Class and condemnation ... David Troughton and Alison Steadman in Enjoy

The reviews are coming in thick and fast for Enjoy, this one is by Michael Billington of The Guardian who gave the show 5 out of 5!

Alan Bennett’s 1980 comedy has acquired a sudden topicality with the news that 40,000 households are to be subject to a detailed social survey. For Bennett’s rich and wondrous play is, among many other things, about the way we assume a false identity when under observation. If this sounds unduly solemn, I can only say that Christopher Luscombe’s production, substantially recast since it first appearance at the Palace Watford, had the Bath audience in hysterics.

Bennett’s setting is one of the last back-to-backs in Leeds, occupied by a beleaguered old couple. Connie is a houseproud amnesiac who claims, “I keep that toilet like a palace.” Wilfred, with a steel plate in his head after a hit-and-run accident, is a more tormented soul who cannot wait for the bulldozers to arrive. But when a sexually ambiguous sociologist called “Ms Craig” arrives to monitor the couple’s daily life, everything goes haywire. Their daughter Linda announces she is off to marry a Saudi prince; Wilfred keels over after a brutal attack by a young thug; and the couple’s long-banished gay son is revealed to be in their midst.

The play’s brilliance lies in its mixture of satire and farce. Bennett is clearly attacking the self-consciousness of closely scrutinised behaviour and the transformation of working-class life into a theme-park industry. But his play is also riotously funnny. The highpoint comes in a scene, echoing DH Lawrence’s The Widowing of Mrs Holroyd, in which Wilfred’s supposed corpse is stripped and washed in what a neighbour, Mrs Clegg, calls “the customary manner”. Carol Macready is magnificent as Mrs Clegg, offering a mountainous mixture of fake gentility and voyeuristic curiosity as she eagerly tugs off Wilfred’s trousers. In its ability to combine a social point about bogus traditions with a literary reference, the scene also typifies a play that climaxes with an echo of Proust.
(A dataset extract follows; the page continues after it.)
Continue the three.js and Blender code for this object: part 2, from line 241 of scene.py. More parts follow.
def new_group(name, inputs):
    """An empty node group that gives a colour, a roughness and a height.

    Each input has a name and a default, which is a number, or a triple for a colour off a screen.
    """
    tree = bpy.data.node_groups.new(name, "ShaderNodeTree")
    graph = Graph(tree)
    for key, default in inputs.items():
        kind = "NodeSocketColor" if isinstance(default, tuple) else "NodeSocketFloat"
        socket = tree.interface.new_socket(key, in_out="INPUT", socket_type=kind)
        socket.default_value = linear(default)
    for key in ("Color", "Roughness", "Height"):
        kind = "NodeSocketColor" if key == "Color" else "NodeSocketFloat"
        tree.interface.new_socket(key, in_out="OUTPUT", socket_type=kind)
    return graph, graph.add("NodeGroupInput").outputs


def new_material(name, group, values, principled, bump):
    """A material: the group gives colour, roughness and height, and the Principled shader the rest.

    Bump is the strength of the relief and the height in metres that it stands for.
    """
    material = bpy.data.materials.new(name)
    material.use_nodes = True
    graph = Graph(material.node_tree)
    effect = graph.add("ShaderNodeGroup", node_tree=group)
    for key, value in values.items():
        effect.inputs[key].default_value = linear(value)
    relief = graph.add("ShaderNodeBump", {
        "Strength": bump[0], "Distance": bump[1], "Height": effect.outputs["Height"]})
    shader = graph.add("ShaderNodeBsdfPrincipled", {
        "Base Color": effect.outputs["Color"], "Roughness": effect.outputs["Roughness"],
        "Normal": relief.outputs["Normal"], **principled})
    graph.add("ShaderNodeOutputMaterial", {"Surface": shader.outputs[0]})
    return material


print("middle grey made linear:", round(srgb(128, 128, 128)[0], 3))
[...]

The performances are just about perfect. David Troughton seethes with rage as the abusive, partially paralysed Wilfred, who feels he has been cheated of life. Alison Steadman wisely never patronises Connie but plays her as a simple, kindly woman for whom cleanliness is far superior to godliness. Josie Walker again invests Linda with a vituperative sexiness, while Richard Glaves as the svelte “Ms Craig” has the ambivalent mystery of Ben Jonson’s The Silent Woman. Janet Bird’s design cleverly reminds us that there is a conscious theatricality about this cramped working-class pad destined to end up a museum piece. After its short tour, this joyous production should move lock, stock and barrel into the West End.